Records from a dataset
########################################

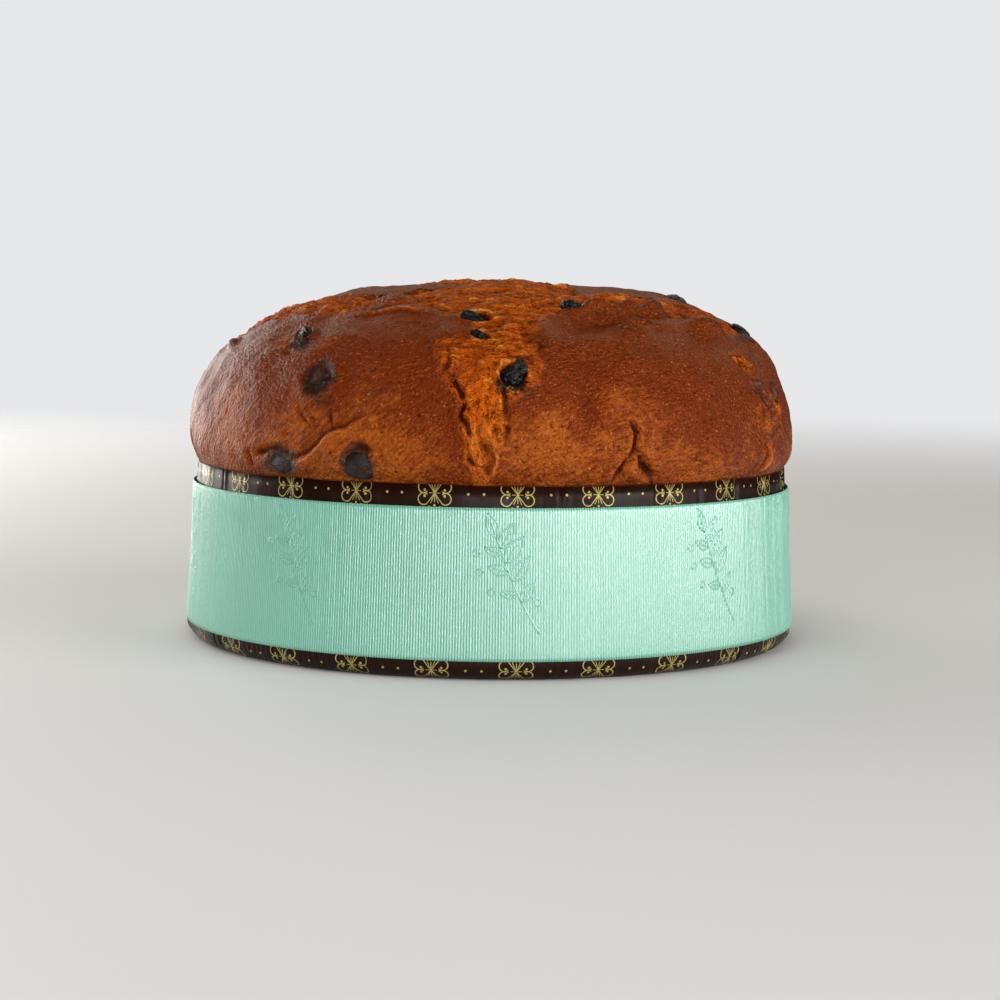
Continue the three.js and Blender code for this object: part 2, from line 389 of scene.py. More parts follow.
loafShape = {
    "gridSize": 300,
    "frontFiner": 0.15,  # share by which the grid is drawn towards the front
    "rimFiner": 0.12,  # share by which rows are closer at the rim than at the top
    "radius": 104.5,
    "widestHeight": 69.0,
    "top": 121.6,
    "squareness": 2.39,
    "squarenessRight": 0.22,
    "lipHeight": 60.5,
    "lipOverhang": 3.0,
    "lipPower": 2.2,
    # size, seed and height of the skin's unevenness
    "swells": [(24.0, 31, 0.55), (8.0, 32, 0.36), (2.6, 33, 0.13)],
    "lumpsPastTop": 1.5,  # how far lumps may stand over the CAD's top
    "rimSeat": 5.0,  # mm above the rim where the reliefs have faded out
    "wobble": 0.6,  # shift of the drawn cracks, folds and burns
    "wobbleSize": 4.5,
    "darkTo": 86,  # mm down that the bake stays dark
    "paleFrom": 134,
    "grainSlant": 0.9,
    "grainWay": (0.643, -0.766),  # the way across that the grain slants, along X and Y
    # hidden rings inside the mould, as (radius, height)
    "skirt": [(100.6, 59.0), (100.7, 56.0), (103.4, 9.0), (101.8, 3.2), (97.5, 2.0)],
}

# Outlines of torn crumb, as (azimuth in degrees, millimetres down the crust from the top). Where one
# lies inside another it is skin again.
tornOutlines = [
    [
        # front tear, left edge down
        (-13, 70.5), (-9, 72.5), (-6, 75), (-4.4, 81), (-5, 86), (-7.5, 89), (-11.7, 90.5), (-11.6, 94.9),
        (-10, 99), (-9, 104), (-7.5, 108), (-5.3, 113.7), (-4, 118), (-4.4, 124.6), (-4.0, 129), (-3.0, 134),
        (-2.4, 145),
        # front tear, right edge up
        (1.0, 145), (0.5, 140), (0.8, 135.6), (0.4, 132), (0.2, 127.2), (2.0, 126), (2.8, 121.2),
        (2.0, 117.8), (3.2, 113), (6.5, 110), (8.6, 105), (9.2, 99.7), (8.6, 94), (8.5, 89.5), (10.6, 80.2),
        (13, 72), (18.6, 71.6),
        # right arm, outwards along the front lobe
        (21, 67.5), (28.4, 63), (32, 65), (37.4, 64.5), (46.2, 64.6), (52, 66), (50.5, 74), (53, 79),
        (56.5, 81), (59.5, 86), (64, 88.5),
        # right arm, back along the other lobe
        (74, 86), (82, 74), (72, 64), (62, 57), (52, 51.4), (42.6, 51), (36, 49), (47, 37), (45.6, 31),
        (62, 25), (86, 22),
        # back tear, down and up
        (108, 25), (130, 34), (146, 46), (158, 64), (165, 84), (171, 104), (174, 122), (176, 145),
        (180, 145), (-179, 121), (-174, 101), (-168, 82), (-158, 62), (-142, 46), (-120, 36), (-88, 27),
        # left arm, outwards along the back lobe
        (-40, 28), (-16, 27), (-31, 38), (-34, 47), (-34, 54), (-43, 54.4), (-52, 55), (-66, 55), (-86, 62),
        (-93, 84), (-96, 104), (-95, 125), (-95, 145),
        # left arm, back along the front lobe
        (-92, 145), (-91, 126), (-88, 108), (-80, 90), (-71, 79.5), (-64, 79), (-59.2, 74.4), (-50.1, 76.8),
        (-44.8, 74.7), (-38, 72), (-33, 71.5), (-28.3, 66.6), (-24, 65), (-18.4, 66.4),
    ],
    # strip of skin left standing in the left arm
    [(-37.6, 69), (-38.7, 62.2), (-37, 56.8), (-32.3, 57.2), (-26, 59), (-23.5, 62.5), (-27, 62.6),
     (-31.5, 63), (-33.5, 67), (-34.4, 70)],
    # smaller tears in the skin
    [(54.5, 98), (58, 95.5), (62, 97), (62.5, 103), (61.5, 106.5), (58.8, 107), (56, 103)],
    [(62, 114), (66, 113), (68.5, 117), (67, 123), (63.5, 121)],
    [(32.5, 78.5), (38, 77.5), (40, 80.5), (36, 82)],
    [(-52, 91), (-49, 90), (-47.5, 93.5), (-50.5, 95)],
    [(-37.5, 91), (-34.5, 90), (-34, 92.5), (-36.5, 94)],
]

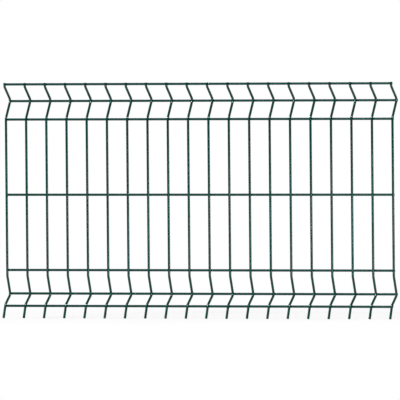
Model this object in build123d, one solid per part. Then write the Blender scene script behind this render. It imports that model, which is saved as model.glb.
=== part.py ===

########################################

- **Work to be completed**
Repeat every record, keeping each word and mark exactly as it is.

- **Response below**
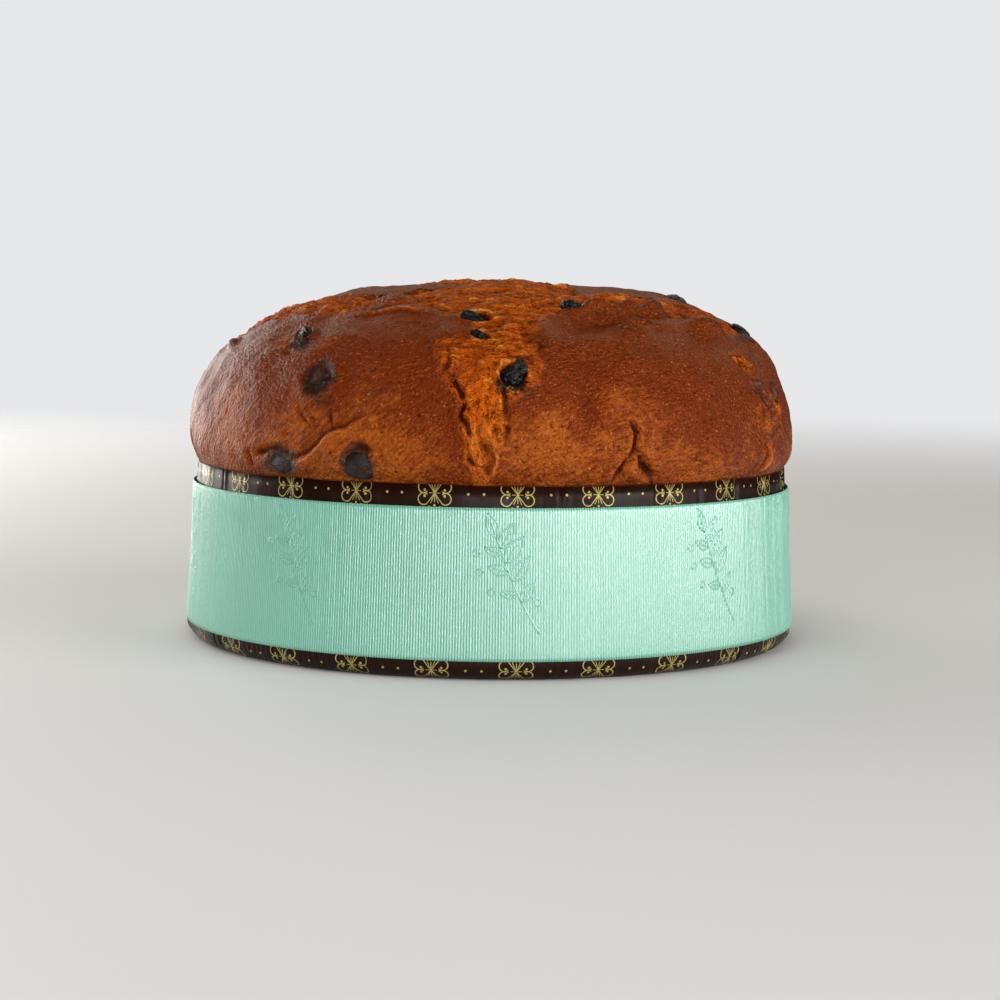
Continue the three.js and Blender code for this object: part 2, from line 389 of scene.py. More parts follow.
loafShape = {
    "gridSize": 300,
    "frontFiner": 0.15,  # share by which the grid is drawn towards the front
    "rimFiner": 0.12,  # share by which rows are closer at the rim than at the top
    "radius": 104.5,
    "widestHeight": 69.0,
    "top": 121.6,
    "squareness": 2.39,
    "squarenessRight": 0.22,
    "lipHeight": 60.5,
    "lipOverhang": 3.0,
    "lipPower": 2.2,
    # size, seed and height of the skin's unevenness
    "swells": [(24.0, 31, 0.55), (8.0, 32, 0.36), (2.6, 33, 0.13)],
    "lumpsPastTop": 1.5,  # how far lumps may stand over the CAD's top
    "rimSeat": 5.0,  # mm above the rim where the reliefs have faded out
    "wobble": 0.6,  # shift of the drawn cracks, folds and burns
    "wobbleSize": 4.5,
    "darkTo": 86,  # mm down that the bake stays dark
    "paleFrom": 134,
    "grainSlant": 0.9,
    "grainWay": (0.643, -0.766),  # the way across that the grain slants, along X and Y
    # hidden rings inside the mould, as (radius, height)
    "skirt": [(100.6, 59.0), (100.7, 56.0), (103.4, 9.0), (101.8, 3.2), (97.5, 2.0)],
}

# Outlines of torn crumb, as (azimuth in degrees, millimetres down the crust from the top). Where one
# lies inside another it is skin again.
tornOutlines = [
    [
        # front tear, left edge down
        (-13, 70.5), (-9, 72.5), (-6, 75), (-4.4, 81), (-5, 86), (-7.5, 89), (-11.7, 90.5), (-11.6, 94.9),
        (-10, 99), (-9, 104), (-7.5, 108), (-5.3, 113.7), (-4, 118), (-4.4, 124.6), (-4.0, 129), (-3.0, 134),
        (-2.4, 145),
        # front tear, right edge up
        (1.0, 145), (0.5, 140), (0.8, 135.6), (0.4, 132), (0.2, 127.2), (2.0, 126), (2.8, 121.2),
        (2.0, 117.8), (3.2, 113), (6.5, 110), (8.6, 105), (9.2, 99.7), (8.6, 94), (8.5, 89.5), (10.6, 80.2),
        (13, 72), (18.6, 71.6),
        # right arm, outwards along the front lobe
        (21, 67.5), (28.4, 63), (32, 65), (37.4, 64.5), (46.2, 64.6), (52, 66), (50.5, 74), (53, 79),
        (56.5, 81), (59.5, 86), (64, 88.5),
        # right arm, back along the other lobe
        (74, 86), (82, 74), (72, 64), (62, 57), (52, 51.4), (42.6, 51), (36, 49), (47, 37), (45.6, 31),
        (62, 25), (86, 22),
        # back tear, down and up
        (108, 25), (130, 34), (146, 46), (158, 64), (165, 84), (171, 104), (174, 122), (176, 145),
        (180, 145), (-179, 121), (-174, 101), (-168, 82), (-158, 62), (-142, 46), (-120, 36), (-88, 27),
        # left arm, outwards along the back lobe
        (-40, 28), (-16, 27), (-31, 38), (-34, 47), (-34, 54), (-43, 54.4), (-52, 55), (-66, 55), (-86, 62),
        (-93, 84), (-96, 104), (-95, 125), (-95, 145),
        # left arm, back along the front lobe
        (-92, 145), (-91, 126), (-88, 108), (-80, 90), (-71, 79.5), (-64, 79), (-59.2, 74.4), (-50.1, 76.8),
        (-44.8, 74.7), (-38, 72), (-33, 71.5), (-28.3, 66.6), (-24, 65), (-18.4, 66.4),
    ],
    # strip of skin left standing in the left arm
    [(-37.6, 69), (-38.7, 62.2), (-37, 56.8), (-32.3, 57.2), (-26, 59), (-23.5, 62.5), (-27, 62.6),
     (-31.5, 63), (-33.5, 67), (-34.4, 70)],
    # smaller tears in the skin
    [(54.5, 98), (58, 95.5), (62, 97), (62.5, 103), (61.5, 106.5), (58.8, 107), (56, 103)],
    [(62, 114), (66, 113), (68.5, 117), (67, 123), (63.5, 121)],
    [(32.5, 78.5), (38, 77.5), (40, 80.5), (36, 82)],
    [(-52, 91), (-49, 90), (-47.5, 93.5), (-50.5, 95)],
    [(-37.5, 91), (-34.5, 90), (-34, 92.5), (-36.5, 94)],
]

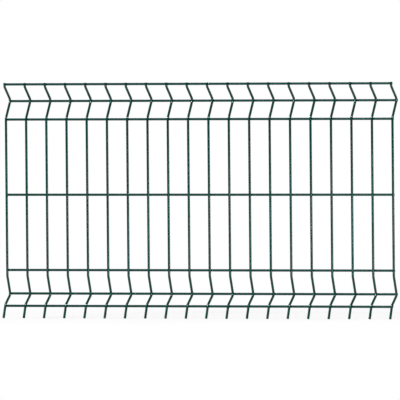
Model this object in build123d, one solid per part. Then write the Blender scene script behind this render. It imports that model, which is saved as model.glb.
=== part.py ===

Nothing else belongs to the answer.